▶ **SUPPLIED INFORMATION**
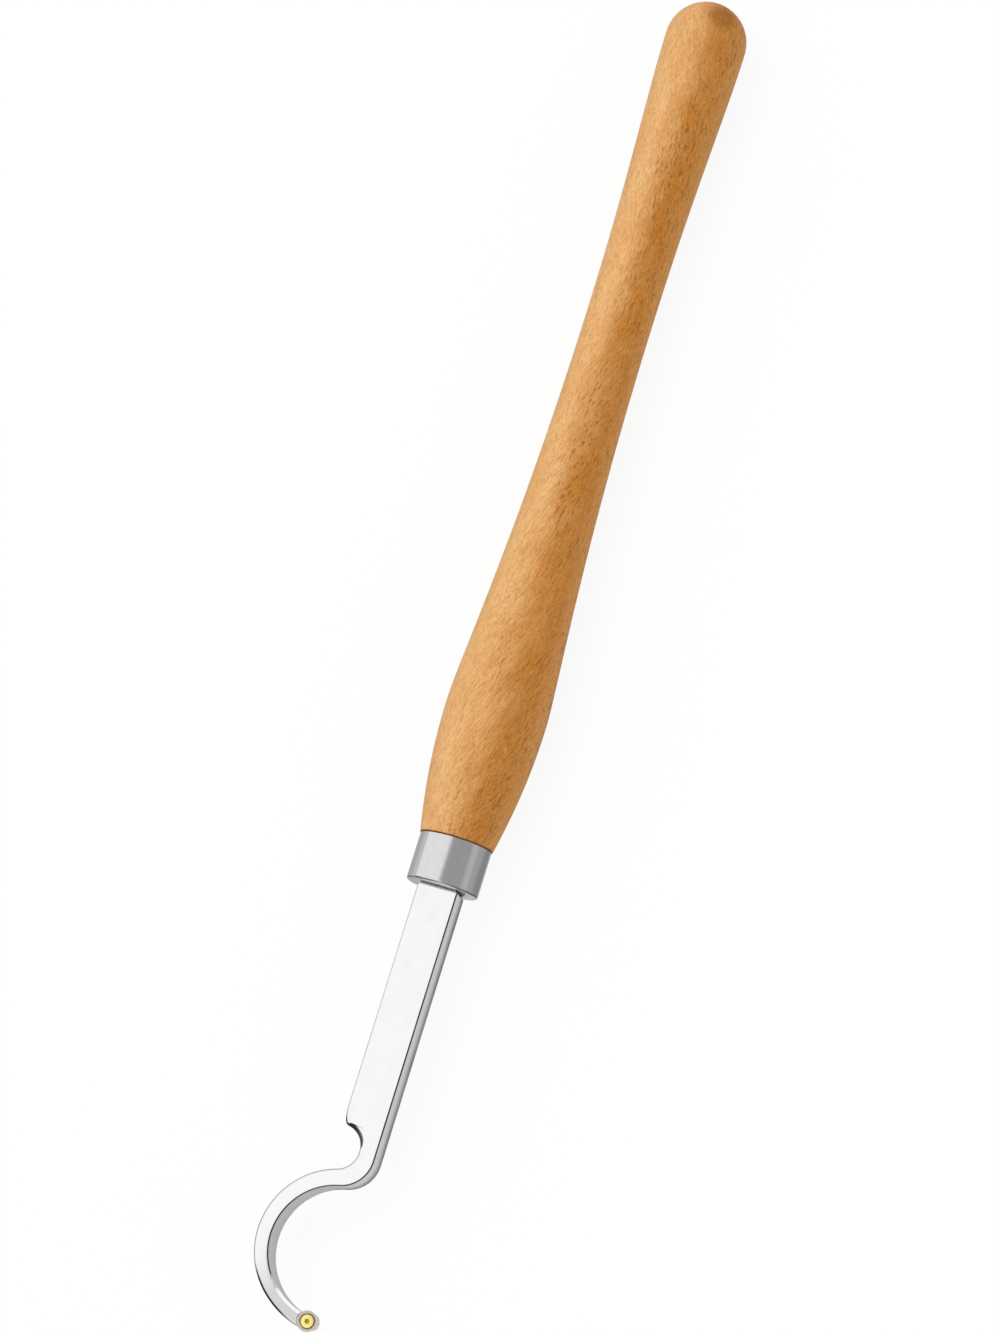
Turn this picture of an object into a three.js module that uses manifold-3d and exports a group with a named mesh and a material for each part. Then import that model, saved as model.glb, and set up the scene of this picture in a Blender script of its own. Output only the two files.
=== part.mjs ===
// Hollowing tool for wood turning: a turned wooden handle, a metal ferrule, a square swan-neck
// bar, and a round carbide cutter held on the bar's tip by a countersunk screw.
//
// Millimetres. +X runs along the tool towards the cutter, +Z is the side that the cutter's top
// face looks at, and the hook bulges towards -Y. The origin is the middle of the bar's flat
// underside, where it slides on the lathe's tool rest.

import * as THREE from 'three';
import { mergeVertices } from 'three/addons/utils/BufferGeometryUtils.js';
import Module from 'manifold-3d';

const wasm = await Module();
wasm.setup();

// Fits shared by all pieces
const looseFit = 0.3; // gap between a piece and the hole or pocket that it sits in
const overrun = 6; // how far a cut runs past the metal

// Square bar
const barSide = 15.875;
const barArris = 0.55; // broken edges of the bar
const shoulderChamfer = 0.9; // corners of the bar where it meets the ferrule
const restPoint = 45; // from the ferrule's end face to the origin

// Tang turned on the end of the bar
const tangRadius = 6.35;
const tangLength = 95;
const tangChamfer = 1;

// Hook and bends
const tipReach = 169.7; // from the ferrule's end face to the cutter's centre, along the axis
const hookOuterRadius = 30.85;
const hookAside = 3.8; // the hook's centre lies this far past the axis, on the open side
const armWidthNeck = 6.57; // where the hook leaves the bend
const armWidthSide = 5.6; // where it is furthest from the axis
const armWidthTip = 5.37; // next to the cutter
const noseRadius = 3.45; // rounded end of the arm under the cutter
const neckWidth = 6.6; // metal left beside the relief notch
const notchRadius = 8.5;
const notchLeadAlong = 8.5; // the eased corner between the bar's side and the notch
const notchLeadAcross = 2.5;
const bendRadius = 12.6; // rounded outer corner of the first bend

// Ramp that brings the arm's top face down to the cutter
const rampLength = 27.9; // from the corner of the ramp and the top face to the cutter's centre
const rampBlendRadius = 80; // rounds that corner
const rampTurnDegrees = 45; // the way the ramp runs, seen from above
const rampEdgeChamfer = 1.15; // bevel on the ramp's inner edge
const rampChamferLength = 16; // measured back from the cutter's centre
const noseReliefDegrees = 12; // the nose leans back under the cutter

// Round carbide cutter
const cutterRadius = 4;
const cutterThickness = 2.4;
const cutterClearanceDegrees = 15;
const cutterLand = 0.85; // flat ring round the countersink
const countersinkDepth = 1.3;
const cutterHoleRadius = 1.85;

// Cutter screw
const screwRadius = 1.45;
const screwLength = 7.4;
const screwHeadRadius = 2.5;
const screwHeadRim = 0.35;
const screwHeadDrop = 0.25; // the head lies this far below the cutter's top
const screwEndChamfer = 0.35;
const socketRadius = 0.98; // middle radius of the six-lobed socket
const socketLobe = 0.16;
const socketLobes = 6;
const socketDepth = 1.1;

// Ferrule
const ferruleRadius = 14.2;
const ferruleLength = 19;
const ferruleWall = 1.5;
const ferruleEndThickness = 2.2;
const ferruleRimRadius = 1.1;
const ferruleMouthChamfer = 0.3;

// Wooden handle
const gripLength = 356.9; // bare wood, from its rounded end to the ferrule
const buttRadius = 16.5;
const waistRadius = 13.3;
const waistFromButt = 139.9;
const bulgeRadius = 20;
const bulgeFromFerrule = 52.6;
const collarRadius = 14.55; // the wood where it meets the ferrule
const boreSpare = 3; // empty depth past the tang's end
const tenonChamfer = 0.6;

// The stretches between the handle's radii: how far each end of a stretch stays level, as
// shares of its length, and how steeply the wood runs down into the ferrule.
const buttToWaistShares = [0.22, 0.5];
const waistToBulgeShares = [0.58, 0.1];
const bulgeToCollarShares = [0.42, 0.25];
const collarFallShare = 0.2;

// Facets
const turnedFacets = 48;
const cutterFacets = 40;
const arcSteps = 14;
const rimSteps = 3;
const handleSteps = 9;
const socketSteps = 36;

// Places along the tool that several pieces share
const ferruleEnd = -restPoint;
const ferruleMouth = ferruleEnd - ferruleLength;
const buttEnd = ferruleMouth - gripLength;
const barTop = barSide;
const axisHeight = barSide / 2;
const cutterX = ferruleEnd + tipReach;
const cutterTop = axisHeight;
const seatHeight = cutterTop - cutterThickness;
const pocketRadius = cutterRadius + looseFit;
const shankHoleRadius = tangRadius + looseFit;

const degrees = Math.PI / 180;

// Colours as they look in daylight
const finishes = {
  beech: { color: 0xc9924f, roughness: 0.5, metalness: 0 },
  ferruleMetal: { color: 0xb9b9ba, roughness: 0.22, metalness: 1 },
  barSteel: { color: 0xd4d5d6, roughness: 0.15, metalness: 1 },
  carbide: { color: 0x8d8c88, roughness: 0.35, metalness: 0.8 },
  screwBrass: { color: 0xd9b048, roughness: 0.3, metalness: 1 },
};

// A closed geometry as a solid that can be cut and joined.
function solidOf(geometry) {
  const bare = geometry.clone();
  bare.deleteAttribute('normal');
  bare.deleteAttribute('uv');
  const merged = mergeVertices(bare);
  return new wasm.Manifold(new wasm.Mesh({
    numProp: 3,
    vertProperties: new Float32Array(merged.attributes.position.array),
    triVerts: new Uint32Array(merged.index.array),
  }));
}

function geometryOf(solid) {
  const mesh = solid.getMesh();
  const geometry = new THREE.BufferGeometry();
  geometry.setAttribute('position', new THREE.BufferAttribute(mesh.vertProperties, 3));
  geometry.setIndex(new THREE.BufferAttribute(mesh.triVerts, 1));
  return geometry;
}

// A profile of (radius, place along the axis) turned round the tool's own axis.
function turnedAlongX(points, facets) {
  const geometry = new THREE.LatheGeometry(points, facets);
  const layDown = new THREE.Matrix4().set(0, 1, 0, 0, 0, 0, 1, 0, 1, 0, 0, axisHeight, 0, 0, 0, 1);
  return geometry.applyMatrix4(layDown);
}

// A profile of (radius, height) turned round an upright axis through (x, 0).
function turnedUpright(points, facets, x) {
  const geometry = new THREE.LatheGeometry(points, facets);
  const standUp = new THREE.Matrix4().set(0, 0, 1, x, 1, 0, 0, 0, 0, 1, 0, 0, 0, 0, 0, 1);
  return geometry.applyMatrix4(standUp);
}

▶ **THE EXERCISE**
Copy out all of the lines above exactly.

▶ **CORRECT RESPONSE**
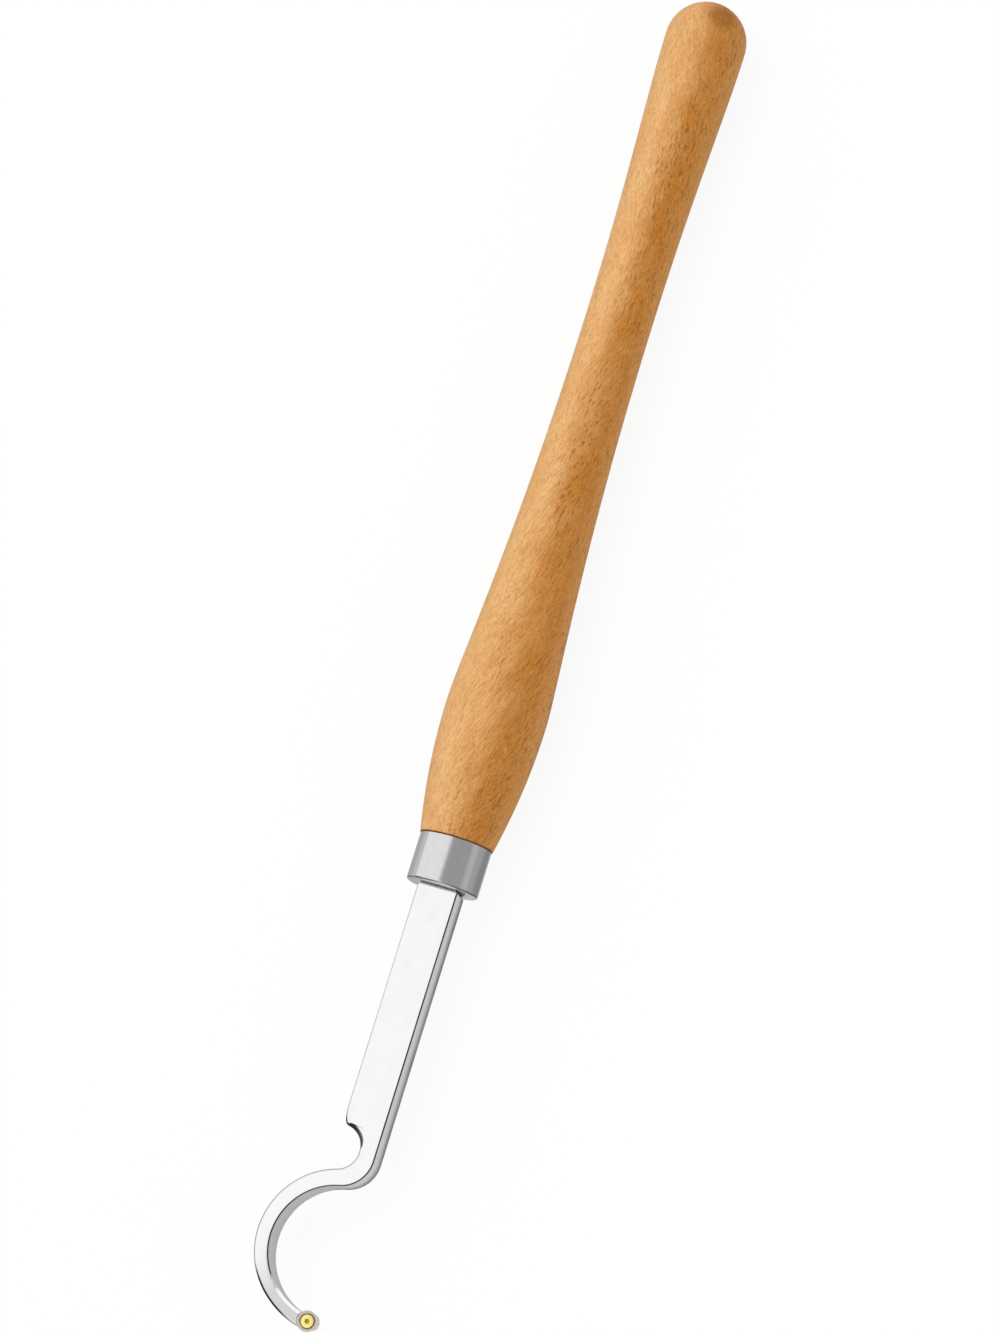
Turn this picture of an object into a three.js module that uses manifold-3d and exports a group with a named mesh and a material for each part. Then import that model, saved as model.glb, and set up the scene of this picture in a Blender script of its own. Output only the two files.
=== part.mjs ===
// Hollowing tool for wood turning: a turned wooden handle, a metal ferrule, a square swan-neck
// bar, and a round carbide cutter held on the bar's tip by a countersunk screw.
//
// Millimetres. +X runs along the tool towards the cutter, +Z is the side that the cutter's top
// face looks at, and the hook bulges towards -Y. The origin is the middle of the bar's flat
// underside, where it slides on the lathe's tool rest.

import * as THREE from 'three';
import { mergeVertices } from 'three/addons/utils/BufferGeometryUtils.js';
import Module from 'manifold-3d';

const wasm = await Module();
wasm.setup();

// Fits shared by all pieces
const looseFit = 0.3; // gap between a piece and the hole or pocket that it sits in
const overrun = 6; // how far a cut runs past the metal

// Square bar
const barSide = 15.875;
const barArris = 0.55; // broken edges of the bar
const shoulderChamfer = 0.9; // corners of the bar where it meets the ferrule
const restPoint = 45; // from the ferrule's end face to the origin

// Tang turned on the end of the bar
const tangRadius = 6.35;
const tangLength = 95;
const tangChamfer = 1;

// Hook and bends
const tipReach = 169.7; // from the ferrule's end face to the cutter's centre, along the axis
const hookOuterRadius = 30.85;
const hookAside = 3.8; // the hook's centre lies this far past the axis, on the open side
const armWidthNeck = 6.57; // where the hook leaves the bend
const armWidthSide = 5.6; // where it is furthest from the axis
const armWidthTip = 5.37; // next to the cutter
const noseRadius = 3.45; // rounded end of the arm under the cutter
const neckWidth = 6.6; // metal left beside the relief notch
const notchRadius = 8.5;
const notchLeadAlong = 8.5; // the eased corner between the bar's side and the notch
const notchLeadAcross = 2.5;
const bendRadius = 12.6; // rounded outer corner of the first bend

// Ramp that brings the arm's top face down to the cutter
const rampLength = 27.9; // from the corner of the ramp and the top face to the cutter's centre
const rampBlendRadius = 80; // rounds that corner
const rampTurnDegrees = 45; // the way the ramp runs, seen from above
const rampEdgeChamfer = 1.15; // bevel on the ramp's inner edge
const rampChamferLength = 16; // measured back from the cutter's centre
const noseReliefDegrees = 12; // the nose leans back under the cutter

// Round carbide cutter
const cutterRadius = 4;
const cutterThickness = 2.4;
const cutterClearanceDegrees = 15;
const cutterLand = 0.85; // flat ring round the countersink
const countersinkDepth = 1.3;
const cutterHoleRadius = 1.85;

// Cutter screw
const screwRadius = 1.45;
const screwLength = 7.4;
const screwHeadRadius = 2.5;
const screwHeadRim = 0.35;
const screwHeadDrop = 0.25; // the head lies this far below the cutter's top
const screwEndChamfer = 0.35;
const socketRadius = 0.98; // middle radius of the six-lobed socket
const socketLobe = 0.16;
const socketLobes = 6;
const socketDepth = 1.1;

// Ferrule
const ferruleRadius = 14.2;
const ferruleLength = 19;
const ferruleWall = 1.5;
const ferruleEndThickness = 2.2;
const ferruleRimRadius = 1.1;
const ferruleMouthChamfer = 0.3;

// Wooden handle
const gripLength = 356.9; // bare wood, from its rounded end to the ferrule
const buttRadius = 16.5;
const waistRadius = 13.3;
const waistFromButt = 139.9;
const bulgeRadius = 20;
const bulgeFromFerrule = 52.6;
const collarRadius = 14.55; // the wood where it meets the ferrule
const boreSpare = 3; // empty depth past the tang's end
const tenonChamfer = 0.6;

// The stretches between the handle's radii: how far each end of a stretch stays level, as
// shares of its length, and how steeply the wood runs down into the ferrule.
const buttToWaistShares = [0.22, 0.5];
const waistToBulgeShares = [0.58, 0.1];
const bulgeToCollarShares = [0.42, 0.25];
const collarFallShare = 0.2;

// Facets
const turnedFacets = 48;
const cutterFacets = 40;
const arcSteps = 14;
const rimSteps = 3;
const handleSteps = 9;
const socketSteps = 36;

// Places along the tool that several pieces share
const ferruleEnd = -restPoint;
const ferruleMouth = ferruleEnd - ferruleLength;
const buttEnd = ferruleMouth - gripLength;
const barTop = barSide;
const axisHeight = barSide / 2;
const cutterX = ferruleEnd + tipReach;
const cutterTop = axisHeight;
const seatHeight = cutterTop - cutterThickness;
const pocketRadius = cutterRadius + looseFit;
const shankHoleRadius = tangRadius + looseFit;

const degrees = Math.PI / 180;

// Colours as they look in daylight
const finishes = {
  beech: { color: 0xc9924f, roughness: 0.5, metalness: 0 },
  ferruleMetal: { color: 0xb9b9ba, roughness: 0.22, metalness: 1 },
  barSteel: { color: 0xd4d5d6, roughness: 0.15, metalness: 1 },
  carbide: { color: 0x8d8c88, roughness: 0.35, metalness: 0.8 },
  screwBrass: { color: 0xd9b048, roughness: 0.3, metalness: 1 },
};

// A closed geometry as a solid that can be cut and joined.
function solidOf(geometry) {
  const bare = geometry.clone();
  bare.deleteAttribute('normal');
  bare.deleteAttribute('uv');
  const merged = mergeVertices(bare);
  return new wasm.Manifold(new wasm.Mesh({
    numProp: 3,
    vertProperties: new Float32Array(merged.attributes.position.array),
    triVerts: new Uint32Array(merged.index.array),
  }));
}

function geometryOf(solid) {
  const mesh = solid.getMesh();
  const geometry = new THREE.BufferGeometry();
  geometry.setAttribute('position', new THREE.BufferAttribute(mesh.vertProperties, 3));
  geometry.setIndex(new THREE.BufferAttribute(mesh.triVerts, 1));
  return geometry;
}

// A profile of (radius, place along the axis) turned round the tool's own axis.
function turnedAlongX(points, facets) {
  const geometry = new THREE.LatheGeometry(points, facets);
  const layDown = new THREE.Matrix4().set(0, 1, 0, 0, 0, 0, 1, 0, 1, 0, 0, axisHeight, 0, 0, 0, 1);
  return geometry.applyMatrix4(layDown);
}

// A profile of (radius, height) turned round an upright axis through (x, 0).
function turnedUpright(points, facets, x) {
  const geometry = new THREE.LatheGeometry(points, facets);
  const standUp = new THREE.Matrix4().set(0, 0, 1, x, 1, 0, 0, 0, 0, 1, 0, 0, 0, 0, 0, 1);
  return geometry.applyMatrix4(standUp);
}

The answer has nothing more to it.